Voice Recognition for Linux

Henrik Nilsen Omma henrik at ubuntu.com
Thu Feb 22 20:25:53 GMT 2007


Eric S. Johansson wrote:
> (warning, I am an unrepentant curmudgeon and negative filter.  Interpret 
> the following accordingly.  If I'm wrong on any points, and someone 
> wants to correct me, I will gladly learn.)
>
> In a nutshell, not much.  

I agree that it does look limited at the moment and that Naturally 
Speaking is the only viable path. Via Voice is outdated on Linux and the 
Windows version of NS is better anyway.

As an unrepentant optimist though I can see the following path forward:

In short: Create a copy-left (GPL) tool to transfer text from Naturally 
Speaking on Windows to Linux.

A few starts have been made on this, but it needs to be organised as a 
proper community project and driven forward by several people. The user 
interface should aim to be better than what the native Windows NS 
version has. It should be speech engine and OS agnostic. That way you'll 
get people using it to transfer speech between all sorts of different 
systems, and it will get more use and development. You should be able to 
easily plug in a free engine like Sphinx (so these will be encouraged to 
improve) or even Vista's native system, which will be very widespread.

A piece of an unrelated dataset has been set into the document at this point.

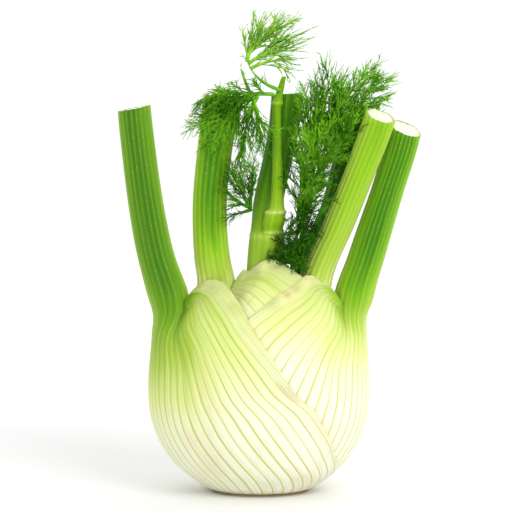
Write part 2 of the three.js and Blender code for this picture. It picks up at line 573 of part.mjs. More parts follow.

My biggest gripe with NS is the editing interface. The actual 
recognition is quite good IMO, but when you do make a mistake it is very 
awkward to fix it without using the keyboard. If you give an edit 
command and that is not understood correctly either then you get a 
meaningless sentence and you are no longer able to easily correct the 
one you originally wanted to fix. The end result is that to totally lose 
the flow of what you were trying to express.

The user interface is what we would have to reconstruct in whole or in 
part anyway, so it's no big loss. We should make it much more 
configurable so you can work around whatever shortcomings it has and 
encourage community contributions to improving usability. Use the NS 
macro system to send custom commands and use scripting on the receiving 
end to allow it to adapt to applications.

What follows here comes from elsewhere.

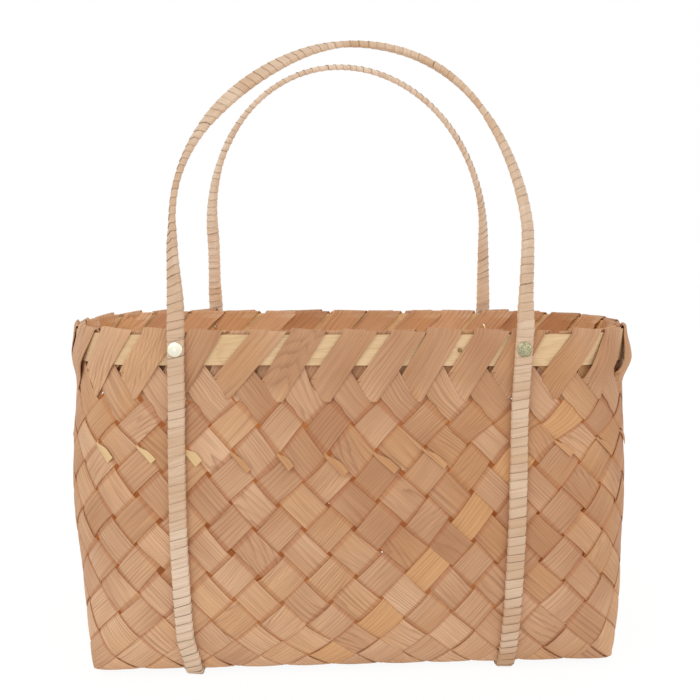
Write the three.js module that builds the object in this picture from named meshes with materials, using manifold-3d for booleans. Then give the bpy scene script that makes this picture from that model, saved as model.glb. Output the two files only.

I presume the macro functionality in NS is configured so that the 
pattern recognition is quite good on the macros you define yourself. So 
when you say 'Paste in my address' it generally works. We can (ab)use 
this macro facility for our own editing needs. We would define a set of 
macros that would be processed by the NS engine and would give us a know 
and parseable string.

So saying 'Macro: delete sentence' would actually insert the text 
**MACRO-DELETE-SENTENCE** into the text stream. If you were watching the 
text on the Windows system the real text would be interspersed with such 
commands, but on the Linux system receiving the stream it would just Do 
the Right Thing. The big advantage is that it's very configurable this 
way so we can make it do what we want.

We might eventually be able to get the engine running in Wine. Frankly 
I'm not too interested in having the whole NS run in Wine because of the 
interface. If we can make a better interface and can demonstrate a need 
for speech recognition (a commercial need) then we may well see the 
owners of the code port the speech engine to Linux. Low latency kernels 
should be a big draw for them as well.

Now we just need someone willing to go on the barricades and front such 
a project :)

Perhaps we can start this off as a Google Summer of Code project.